#### GIVEN RECORDS
+---+

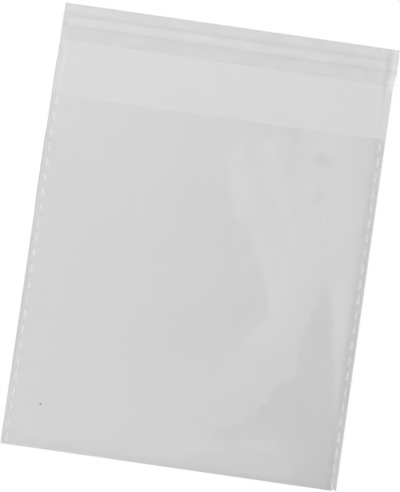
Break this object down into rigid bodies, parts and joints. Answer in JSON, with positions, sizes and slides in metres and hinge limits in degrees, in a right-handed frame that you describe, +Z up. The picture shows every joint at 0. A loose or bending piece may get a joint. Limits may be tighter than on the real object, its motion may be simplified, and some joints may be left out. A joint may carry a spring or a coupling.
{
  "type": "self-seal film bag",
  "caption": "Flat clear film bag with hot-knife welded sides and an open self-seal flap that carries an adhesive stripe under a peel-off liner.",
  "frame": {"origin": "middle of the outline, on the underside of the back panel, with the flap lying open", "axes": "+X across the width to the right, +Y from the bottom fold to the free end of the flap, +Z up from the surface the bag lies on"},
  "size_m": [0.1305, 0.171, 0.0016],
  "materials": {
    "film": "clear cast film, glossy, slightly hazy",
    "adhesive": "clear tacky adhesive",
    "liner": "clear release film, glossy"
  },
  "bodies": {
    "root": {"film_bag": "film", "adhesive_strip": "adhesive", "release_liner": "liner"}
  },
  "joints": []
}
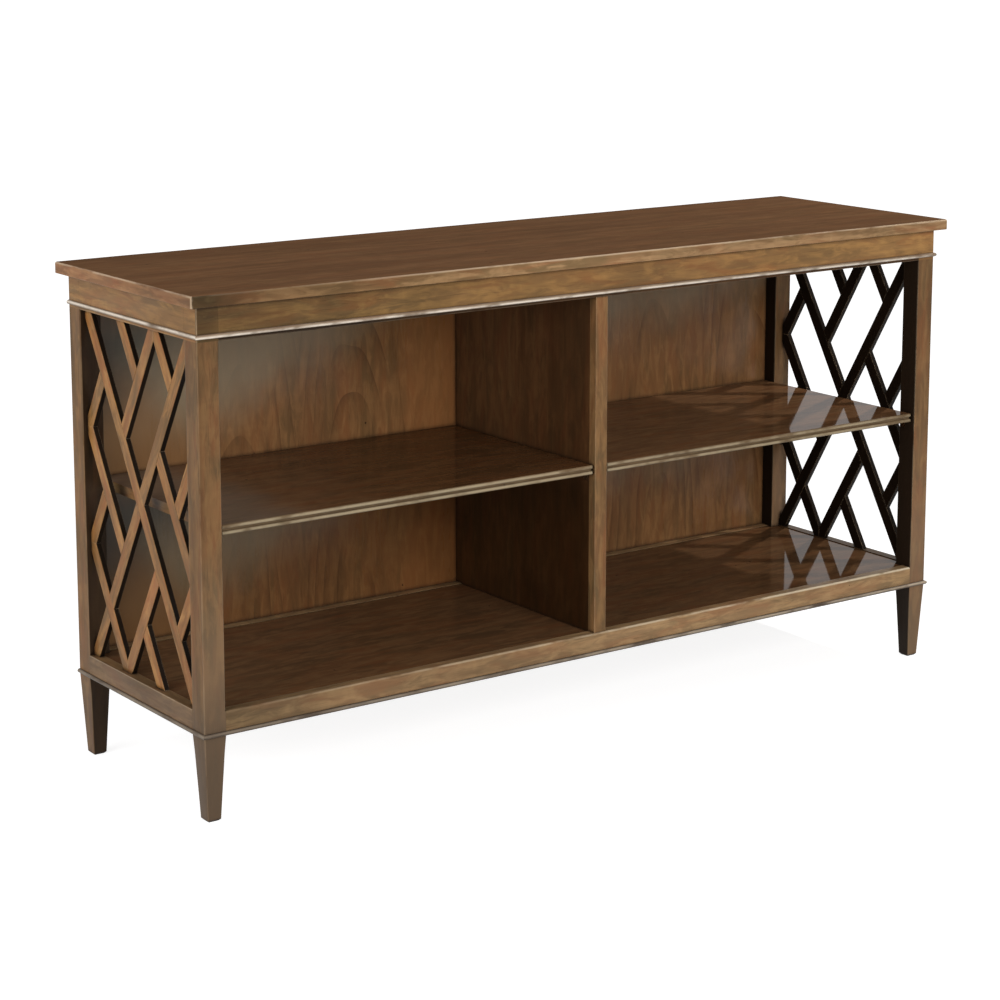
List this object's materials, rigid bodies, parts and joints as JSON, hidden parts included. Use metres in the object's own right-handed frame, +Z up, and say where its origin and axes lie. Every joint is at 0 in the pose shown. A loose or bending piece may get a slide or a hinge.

+---+

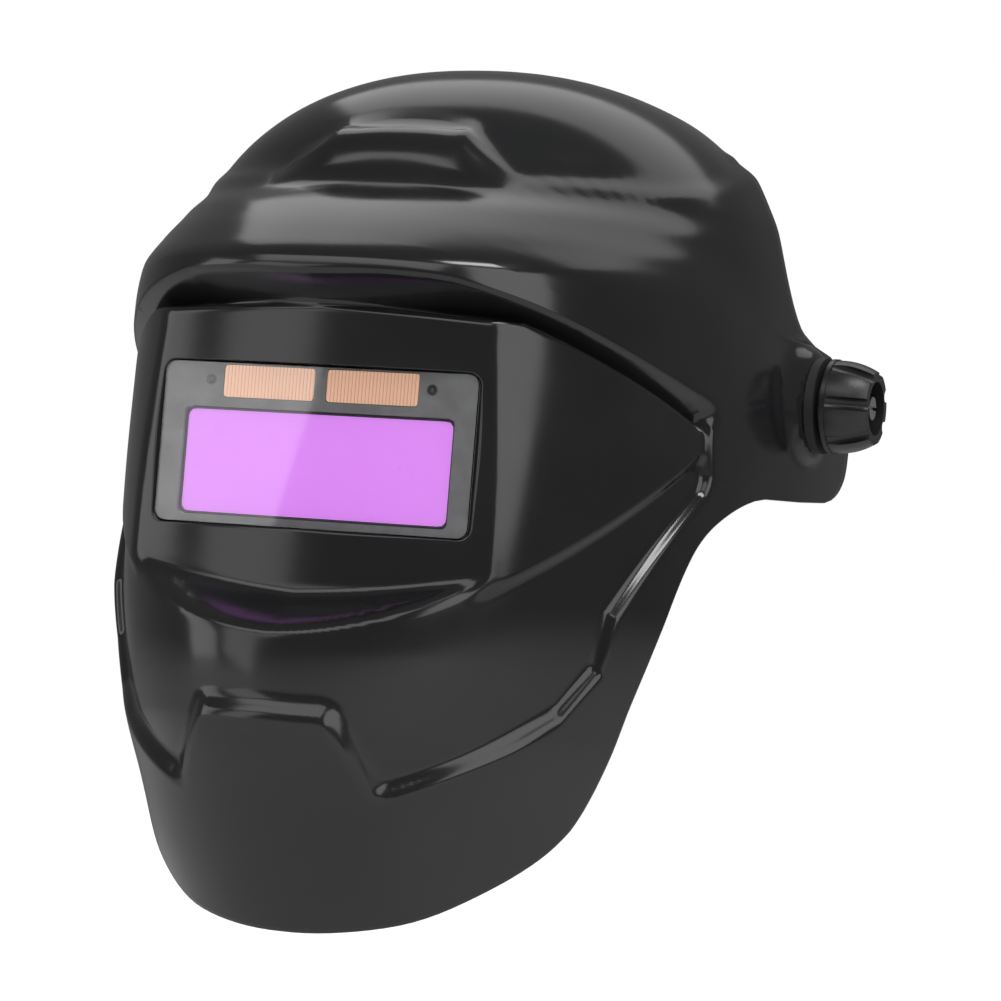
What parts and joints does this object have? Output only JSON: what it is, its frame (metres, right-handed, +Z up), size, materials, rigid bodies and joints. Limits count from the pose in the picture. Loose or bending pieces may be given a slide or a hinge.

+---+

#### WHAT TO DO
Write down exactly the span of lines above from the one containing "Break this object" to the one containing "List this object's", both ends included.

#### TASK ANSWER
Break this object down into rigid bodies, parts and joints. Answer in JSON, with positions, sizes and slides in metres and hinge limits in degrees, in a right-handed frame that you describe, +Z up. The picture shows every joint at 0. A loose or bending piece may get a joint. Limits may be tighter than on the real object, its motion may be simplified, and some joints may be left out. A joint may carry a spring or a coupling.
{
  "type": "self-seal film bag",
  "caption": "Flat clear film bag with hot-knife welded sides and an open self-seal flap that carries an adhesive stripe under a peel-off liner.",
  "frame": {"origin": "middle of the outline, on the underside of the back panel, with the flap lying open", "axes": "+X across the width to the right, +Y from the bottom fold to the free end of the flap, +Z up from the surface the bag lies on"},
  "size_m": [0.1305, 0.171, 0.0016],
  "materials": {
    "film": "clear cast film, glossy, slightly hazy",
    "adhesive": "clear tacky adhesive",
    "liner": "clear release film, glossy"
  },
  "bodies": {
    "root": {"film_bag": "film", "adhesive_strip": "adhesive", "release_liner": "liner"}
  },
  "joints": []
}
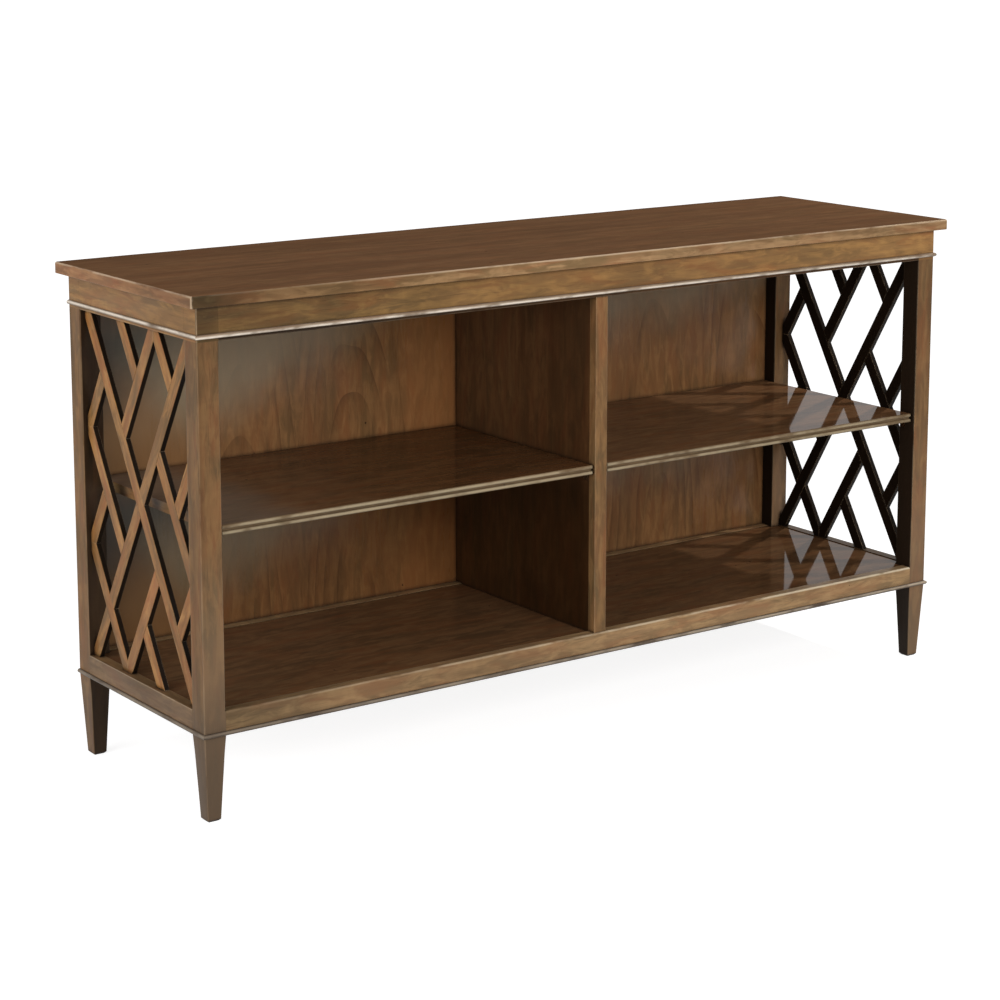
List this object's materials, rigid bodies, parts and joints as JSON, hidden parts included. Use metres in the object's own right-handed frame, +Z up, and say where its origin and axes lie. Every joint is at 0 in the pose shown. A loose or bending piece may get a slide or a hinge.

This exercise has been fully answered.